Problem requirements.
Please copy all the lines that follow, word for word.

##############################

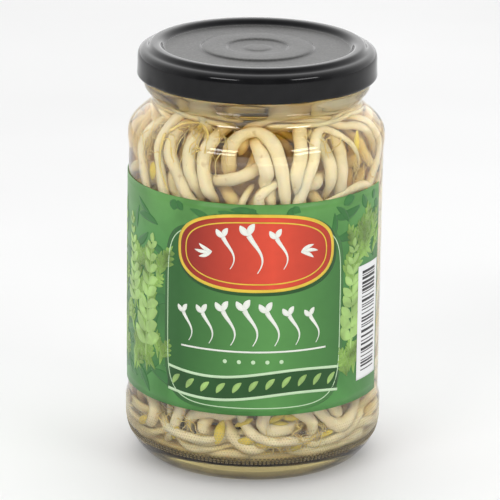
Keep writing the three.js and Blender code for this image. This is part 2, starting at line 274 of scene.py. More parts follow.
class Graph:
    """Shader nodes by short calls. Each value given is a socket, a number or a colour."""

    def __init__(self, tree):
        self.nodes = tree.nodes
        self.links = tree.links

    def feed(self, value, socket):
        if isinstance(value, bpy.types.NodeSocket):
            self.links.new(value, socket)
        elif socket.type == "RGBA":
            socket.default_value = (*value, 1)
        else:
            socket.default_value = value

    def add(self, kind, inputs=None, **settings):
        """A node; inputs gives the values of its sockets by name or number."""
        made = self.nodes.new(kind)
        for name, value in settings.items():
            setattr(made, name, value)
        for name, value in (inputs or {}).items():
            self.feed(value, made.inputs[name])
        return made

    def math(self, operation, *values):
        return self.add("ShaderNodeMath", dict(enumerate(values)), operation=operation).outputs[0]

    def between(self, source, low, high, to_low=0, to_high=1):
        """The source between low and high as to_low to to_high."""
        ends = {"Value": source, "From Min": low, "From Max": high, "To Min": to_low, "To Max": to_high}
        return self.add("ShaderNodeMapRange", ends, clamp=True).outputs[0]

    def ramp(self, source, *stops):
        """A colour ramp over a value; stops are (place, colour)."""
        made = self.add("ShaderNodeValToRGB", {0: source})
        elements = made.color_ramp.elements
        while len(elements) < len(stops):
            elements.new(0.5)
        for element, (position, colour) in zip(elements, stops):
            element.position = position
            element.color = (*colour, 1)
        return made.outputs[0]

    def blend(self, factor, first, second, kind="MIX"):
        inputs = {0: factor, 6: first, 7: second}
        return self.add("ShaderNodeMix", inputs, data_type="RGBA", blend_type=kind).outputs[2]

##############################

Response to this task.
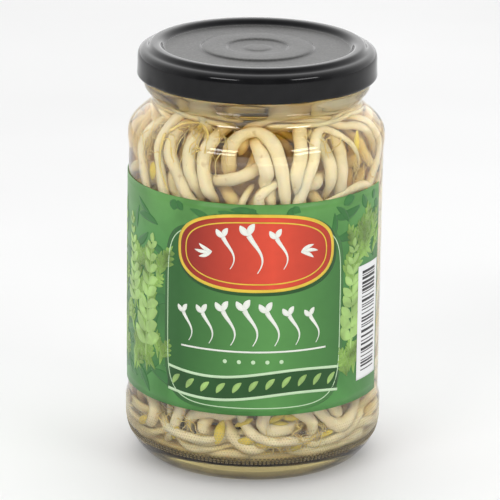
Keep writing the three.js and Blender code for this image. This is part 2, starting at line 274 of scene.py. More parts follow.
class Graph:
    """Shader nodes by short calls. Each value given is a socket, a number or a colour."""

    def __init__(self, tree):
        self.nodes = tree.nodes
        self.links = tree.links

    def feed(self, value, socket):
        if isinstance(value, bpy.types.NodeSocket):
            self.links.new(value, socket)
        elif socket.type == "RGBA":
            socket.default_value = (*value, 1)
        else:
            socket.default_value = value

    def add(self, kind, inputs=None, **settings):
        """A node; inputs gives the values of its sockets by name or number."""
        made = self.nodes.new(kind)
        for name, value in settings.items():
            setattr(made, name, value)
        for name, value in (inputs or {}).items():
            self.feed(value, made.inputs[name])
        return made

    def math(self, operation, *values):
        return self.add("ShaderNodeMath", dict(enumerate(values)), operation=operation).outputs[0]

    def between(self, source, low, high, to_low=0, to_high=1):
        """The source between low and high as to_low to to_high."""
        ends = {"Value": source, "From Min": low, "From Max": high, "To Min": to_low, "To Max": to_high}
        return self.add("ShaderNodeMapRange", ends, clamp=True).outputs[0]

    def ramp(self, source, *stops):
        """A colour ramp over a value; stops are (place, colour)."""
        made = self.add("ShaderNodeValToRGB", {0: source})
        elements = made.color_ramp.elements
        while len(elements) < len(stops):
            elements.new(0.5)
        for element, (position, colour) in zip(elements, stops):
            element.position = position
            element.color = (*colour, 1)
        return made.outputs[0]

    def blend(self, factor, first, second, kind="MIX"):
        inputs = {0: factor, 6: first, 7: second}
        return self.add("ShaderNodeMix", inputs, data_type="RGBA", blend_type=kind).outputs[2]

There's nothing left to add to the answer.